The vehicle arrives promptly at eight and Abby says goodbye to Gibbs and that she will see him at work the next day. Gibbs agrees, wishes her luck and heads toward his car. He waits in his car until they leave. Gibbs met the driver but did not see the driver’s badge, however, he trusts him because of the government vehicle. Abby and the driver strike up a conversation immediately and enjoy each other’s company. They discuss her work as the man is truly interested in her and her profession. McGee calls Gibbs and tells him he had a breakthrough and he has a picture in the data base. McGee sends a picture to Gibbs via e-mail and lets him know it.
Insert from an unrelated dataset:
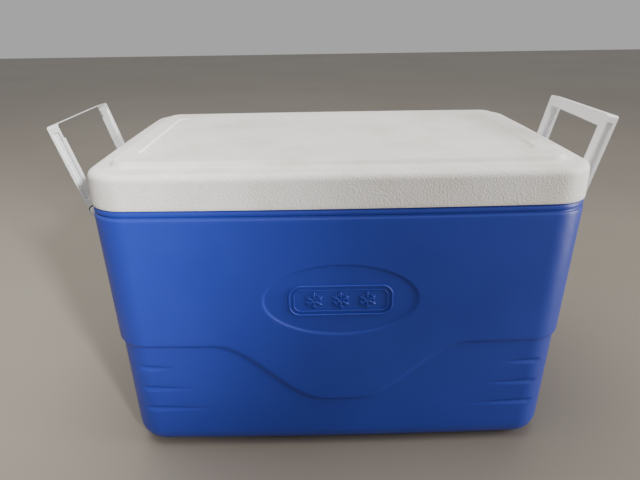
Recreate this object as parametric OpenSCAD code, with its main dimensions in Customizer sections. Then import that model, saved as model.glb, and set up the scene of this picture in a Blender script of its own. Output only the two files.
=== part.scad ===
// Insulated cooler chest with a lift-off lid and two swinging bail handles.
// The origin is at the centre of the base, +Z is up and the front faces -Y. Sizes are in millimetres.

/* [Chest] */
// Width of the chest and lid
chest_w = 490; // [480:1:500]
// Depth of the chest and lid
chest_d = 318; // [310:1:330]
// Height of the seam under the lid
seam_z = 297; // [290:1:300]
// Radius of the upright corners
corner_r = 38; // [34:1:42]
// How far the middle of the front and back stands out
front_bow = 4; // [1:0.5:5]
// How far the middle of each end stands out
end_bow = 2; // [1:0.5:3]
// Inward lean of the outer wall, per millimetre of drop
wall_draft = 0.012; // [0.008:0.001:0.02]
// Thickness of the outer shell
shell_t = 3.2; // [2.8:0.1:3.4]
// Radius of the edge round the base
base_r = 26; // [22:1:28]

/* [Wave step] */
// Height of the step at the corners and ends
step_z = 143; // [138:1:148]
// How far the lower wall sits back
step_in = 3; // [2:0.5:4]
// Height of the sloping face of the step
step_h = 5; // [4:0.5:6]
// How much the step widens up and down on the slopes of its dip
step_spread = 3; // [0:0.5:4]
// How far the step dips in the middle of the front and back
wave_dip = 72; // [66:1:78]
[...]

They hang up so Gibbs can access the picture through his o-Pad. Abby and the man continue their discussion as she gets more detailed about how she got to NCIS. Gibbs opens the e-mail and recognizes the picture as the driver of the federal vehicle, the one with Abby. Gibbs immediately calls Abby. As she is searching for her phone, the driver becomes agitated and snatches it out of her hand and chucks it out of the window. She is scared and reaches for the door handle and it was gone. Gibbs call McGee to have him track Abby’s phone as Gibbs turns around and begins driving in the direction of Abby’s house. The driver pulls over in Riverside Park, a few miles from NCIS. McGee calls Gibbs quickly and finds out that the phone is just outside Riverside Park. He rapidly drives that way, scared. Abby and the man are fighting aggressively; she does not want to die. Gibbs finds the phone in the street gutter. Gibbs soon sees the van and drives toward it. He hears loud screams and immediately becomes concerned. At that moment, the van door flew open and the stalker falls out of the van with a taser in his back. Abby is sitting there giving him repeated shocks, making sure he is down for good. Gibbs looks at Abby and smiles.